Sauber gemeistert, mit Überlegung und Nachdruck alles zum Guten gewendet.
Seehr erfahrende Laborratten – was kann jetzt noch passieren?

Joachim
Juli 7th, 2015 at 1:19 am

….Euch bleibt echt nichts erspart. Aber jetzt, wo der Kahn dicht ist, sollte es auch gut sein.

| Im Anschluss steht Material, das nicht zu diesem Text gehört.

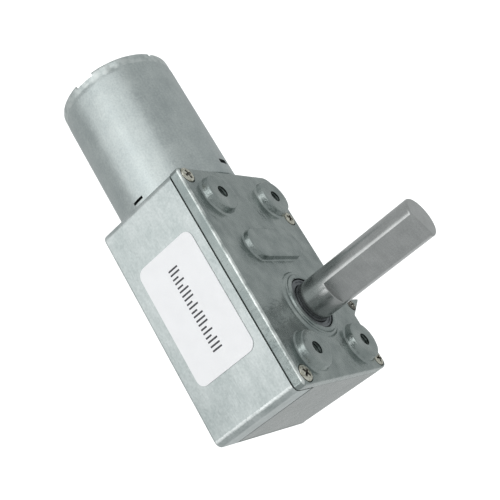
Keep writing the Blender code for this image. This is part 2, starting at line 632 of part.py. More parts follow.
def build_terminals(terminal_mat, carbon_mat, arm_mat):
    """Per side: a solder terminal through the end cap, a brush arm and a carbon brush."""
    for index, side in enumerate((-1.0, 1.0), 1):
        y = side * TERMINAL_OFFSET
        tag = bmesh.new()
        add_box(tag, (y - 0.25, -1.15, 58.4), (y + 0.25, 1.15, 64.9))
        terminal = finish_mesh(f"terminal_{index}", along_x(tag), terminal_mat)
        eye = turned(rod(0.55, -9.0, 9.0), 16)
        eye.transform(Matrix.Translation((63.8, MOTOR_Y, MOTOR_Z)) @ Matrix.Rotation(math.pi / 2, 4, "X"))
        cut(terminal, f"tool_terminal_eye_{index}", eye)
        arm = bmesh.new()
        outer = y + side * 0.6
        add_box(arm, (min(y, outer) + 0.03 * side, -1.0, BRUSH_X[0] - 0.2),
                (max(y, outer) + 0.03 * side, 1.0, BRUSH_X[1] + 0.8))
        finish_mesh(f"brush_arm_{index}", along_x(arm), arm_mat)
        brush = bmesh.new()
        inner, end = side * 2.75, side * 4.85
        add_box(brush, (min(inner, end), -1.0, BRUSH_X[0]), (max(inner, end), 1.0, BRUSH_X[1]))
        finish_mesh(f"brush_{index}", along_x(brush), carbon_mat)


def build_magnets(mat):
    for index, middle in enumerate((90.0, 270.0), 1):
        arc = [math.radians(middle + MAGNET_HALF_ANGLE * k / 8) for k in range(-8, 9)]
        inner, outer = MAGNET_R
        outline = [(outer * math.cos(a), outer * math.sin(a)) for a in arc]
        outline += [(inner * math.cos(a), inner * math.sin(a)) for a in reversed(arc)]
        finish_mesh(f"magnet_{index}", along_x(prism(outline, *MAGNET_X)), mat)


def pole_outline():
    """Three-pole lamination outline, one shoe per pole on a narrow neck."""
    points = []
    neck, inner = 1.5, 5.7
    for pole in range(POLES):
        middle = math.tau * pole / POLES
        c, s = math.cos(middle), math.sin(middle)
        local = [(2.6, -neck), (inner, -neck)]
        edge = math.radians(50.0)
        local.append((inner * math.cos(edge) + 0.9, -inner * math.sin(edge) - 0.6))
        for k in range(9):
            turn = -edge + 2 * edge * k / 8
            local.append((POLE_R * math.cos(turn), POLE_R * math.sin(turn)))
        local.append((inner * math.cos(edge) + 0.9, inner * math.sin(edge) + 0.6))
        local += [(inner, neck), (2.6, neck)]
        points += [(x * c - y * s, x * s + y * c) for x, y in local]
    return points


def build_rotor(shaft_mat, core_mat, copper_mat, worm_mat, commutator_mat):
    """Everything that turns with the motor shaft, the worm included."""
    worm_pitch = math.pi * WORM_MODULE
    shaft = finish_mesh("motor_shaft", along_x(turned([
        (0.0, 8.0), (MOTOR_SHAFT_R - 0.2, 8.0), (MOTOR_SHAFT_R, 8.3), (MOTOR_SHAFT_R, 61.9),
        (MOTOR_SHAFT_R - 0.2, 62.2), (0.0, 62.2)], SMALL_ROUND)), shaft_mat)
    thread = worm_mesh(worm_pitch, 5)
    thread.transform(Matrix.Translation((0.0, 0.0, PIN_X)))
    worm = finish_mesh("worm", along_x(thread), worm_mat)
    cut(worm, "tool_worm_bore", along_x(turned(rod(MOTOR_SHAFT_R + 0.07, 5.0, 25.0), SMALL_ROUND)))
    core = finish_mesh("rotor_core", along_x(prism(pole_outline(), *CORE_X)), core_mat)
    cut(core, "tool_core_bore", along_x(turned(rod(MOTOR_SHAFT_R + 0.07, 35.0, 58.0), SMALL_ROUND)))
    parts = [shaft, worm, core]
    for pole in range(POLES):
        coil = bmesh.new()
        add_box(coil, (3.0, -2.5, CORE_X[0] - 1.2), (5.4, 2.5, CORE_X[1] + 1.2))
        winding = finish_mesh(f"winding_{pole + 1}", place_pole(coil, pole), copper_mat)
        edge = winding.modifiers.new("rounding", "BEVEL")
        edge.width = 0.5 * MM
        edge.segments = 2
        gap = bmesh.new()
        add_box(gap, (1.0, -WINDING_BORE, CORE_X[0] - 0.2), (8.0, WINDING_BORE, CORE_X[1] + 0.2))
        cut(winding, f"tool_winding_gap_{pole + 1}", place_pole(gap, pole))
        parts.append(winding)
    sleeve = turned(tube(MOTOR_SHAFT_R + 0.07, 2.55, BRUSH_X[0] - 0.2, BRUSH_X[1]), SMALL_ROUND)
    commutator = finish_mesh("commutator", along_x(sleeve), commutator_mat)
    parts.append(commutator)
    hang_on(pivot("rotor_axis", PIN_X, MOTOR_Y, MOTOR_Z), *parts)


def place_pole(bm, pole):
    bm.transform(Matrix.Rotation(math.tau * pole / POLES, 4, "Z"))
    return along_x(bm)


def build_motor_bushes(mat):
    for name, outer, x0, x1 in (("motor_front_bush", 3.0, BOX_X1 - 0.8, 34.0),
                                ("motor_rear_bush", 2.5, 58.6, 61.5)):
        finish_mesh(name, along_x(turned(tube(MOTOR_SHAFT_R + 0.08, outer, x0, x1), SMALL_ROUND)), mat)


def build_motor_screws(mat):
    for index, side in enumerate((-1.0, 1.0), 1):
        profile = [(0.0, 28.2), (1.7, 28.2), (2.1, 28.6), (2.1, 29.45),
                   (0.95, 29.45), (0.95, 33.0), (0.0, 33.0)]
        bm = turned(profile, SMALL_ROUND, (side * MOTOR_SCREW_OFFSET, 0.0))
        finish_mesh(f"motor_screw_{index}", along_x(bm), mat)


def main():
    clear_scene()
    cast = material("die_cast_zinc", (0.42, 0.44, 0.44), 0.45, 0.85)
    sheet = material("galvanised_sheet", (0.72, 0.75, 0.75), 0.35, 0.9)
    can = material("plated_can", (0.66, 0.69, 0.69), 0.3, 0.95)
    steel = material("satin_steel", (0.48, 0.48, 0.48), 0.3, 1.0)
    bronze = material("sintered_bronze", (0.16, 0.15, 0.15), 0.5, 0.8)
    nickel = material("plated_screw", (0.62, 0.58, 0.46), 0.35, 0.9)
    brass = material("brass", (0.72, 0.55, 0.25), 0.3, 1.0)
    paper = material("label_stock", (0.93, 0.93, 0.93), 0.6, 0.0)
    cap = material("black_plastic", (0.05, 0.05, 0.05), 0.5, 0.0)
    copper = material("enamelled_copper", (0.55, 0.22, 0.08), 0.35, 0.9)
    ferrite = material("ferrite", (0.1, 0.1, 0.11), 0.6, 0.1)
    wheel = material("wheel_plastic", (0.85, 0.82, 0.72), 0.5, 0.0)

    build_case(cast)
    build_shell(sheet)
    build_cover(cast)
    build_label(paper)
    build_cover_screws(nickel)
    build_pins(steel, brass)
    build_worm_wheel(wheel, steel)
    build_idler(brass, steel)
    build_output(steel, brass, steel)
    build_bushes(bronze)
    build_can(can)
    build_end_cap(cap)
    build_terminals(brass, ferrite, brass)
    build_magnets(ferrite)
    build_rotor(steel, steel, copper, brass, copper)
    build_motor_bushes(bronze)
    build_motor_screws(nickel)


main()
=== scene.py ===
"""Looks of the worm geared DC motor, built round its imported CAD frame.

Lengths are millimetres in the row frame: +Z along the output shaft, +X towards the motor, +Y towards the
labelled side. Each mesh is turned into metres once, when it becomes an object.
"""
import math

import bmesh
import bpy
from mathutils import Matrix, Vector


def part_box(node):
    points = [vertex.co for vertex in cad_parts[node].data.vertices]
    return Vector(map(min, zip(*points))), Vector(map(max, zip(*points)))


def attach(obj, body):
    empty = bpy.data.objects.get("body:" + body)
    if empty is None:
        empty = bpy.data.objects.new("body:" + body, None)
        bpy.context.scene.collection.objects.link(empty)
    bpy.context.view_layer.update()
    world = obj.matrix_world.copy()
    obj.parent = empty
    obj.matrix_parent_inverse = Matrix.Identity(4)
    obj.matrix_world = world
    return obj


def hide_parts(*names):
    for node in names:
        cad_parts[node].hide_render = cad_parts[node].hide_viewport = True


MM = 0.001
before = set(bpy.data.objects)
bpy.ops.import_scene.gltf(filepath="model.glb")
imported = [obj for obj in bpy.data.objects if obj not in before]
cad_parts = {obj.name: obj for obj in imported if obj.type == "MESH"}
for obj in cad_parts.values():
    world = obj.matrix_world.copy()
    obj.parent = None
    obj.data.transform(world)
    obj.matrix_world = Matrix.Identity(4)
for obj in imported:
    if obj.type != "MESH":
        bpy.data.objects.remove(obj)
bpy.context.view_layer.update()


def span(node):
    """Lowest and highest corners of a CAD node, in millimetres."""
    low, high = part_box(node)
    return low / MM, high / MM


# ---- sizes that come from the frame ----------------------
cover_low, cover_high = span("front_cover")
shell_low, shell_high = span("rear_shell")
can_low, can_high = span("motor_can")
shaft_low, shaft_high = span("output_shaft")
label_low, label_high = span("side_label")
cap_low, cap_high = span("motor_end_cap")

BOX_X0, BOX_X1 = cover_low.x, cover_high.x
BOX_Y1 = cover_high.y
DRAFT = 0.8                           # the case's far side leans in by this much at the back
BOX_Y0 = shell_low.y - DRAFT
BOSS_TOP_Z = cover_high.z
BOSS_RISE, COVER_THICK = 1.6, 2.1
FACE_Z = BOSS_TOP_Z - BOSS_RISE       # the cover's face
COVER_Z = FACE_Z - COVER_THICK        # the cover's underside
SEAM_Z = shell_high.z                 # the shell stops here, short of the cover

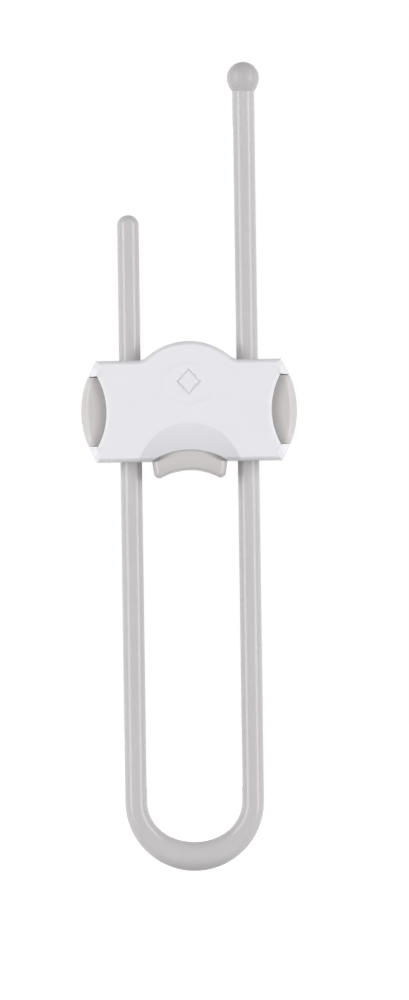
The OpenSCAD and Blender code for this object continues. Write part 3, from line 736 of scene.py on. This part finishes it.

Bin mal gespannt, ob wir uns noch sehen…viel Spaß auf den nächsten Meilen, Joachim (atanga.de)

Klaus
Juli 6th, 2015 at 10:16 am

Hallo,
da wünsche ich euch nach so vielen Tiefs endlich mal schöne (Azoren- ) Hochs.
Viele Grüße vom Flipper
Klaus

Ludger
Juli 6th, 2015 at 8:47 am

Handwerk hat goldenen Boden … und hanseatische Kaufmannschaft oder das alte „ein Mann (Frau, gab es damals noch nicht so) ein Wort“ sind in Zeiten von IAS, US GAAP außer Mode! Grüße vom alt bewährten, durch und durch altertümlich handelsrechtlich geprägten Schreibtisch, Ludger

Sven
Juli 4th, 2015 at 12:44 pm

Am Ende wird alles gut. Und wenn es nicht gut ist, dann ist es noch nicht das Ende.

Kopf hoch und Ohren steifhalten!

Silke
Juli 4th, 2015 at 1:45 am

Oh ihr Armen! Ganz bestimmt ist jetzt für den Rest eurer Reise alles gut! Erholt euch gut und behaltet euren Optimismus! Drücke euch!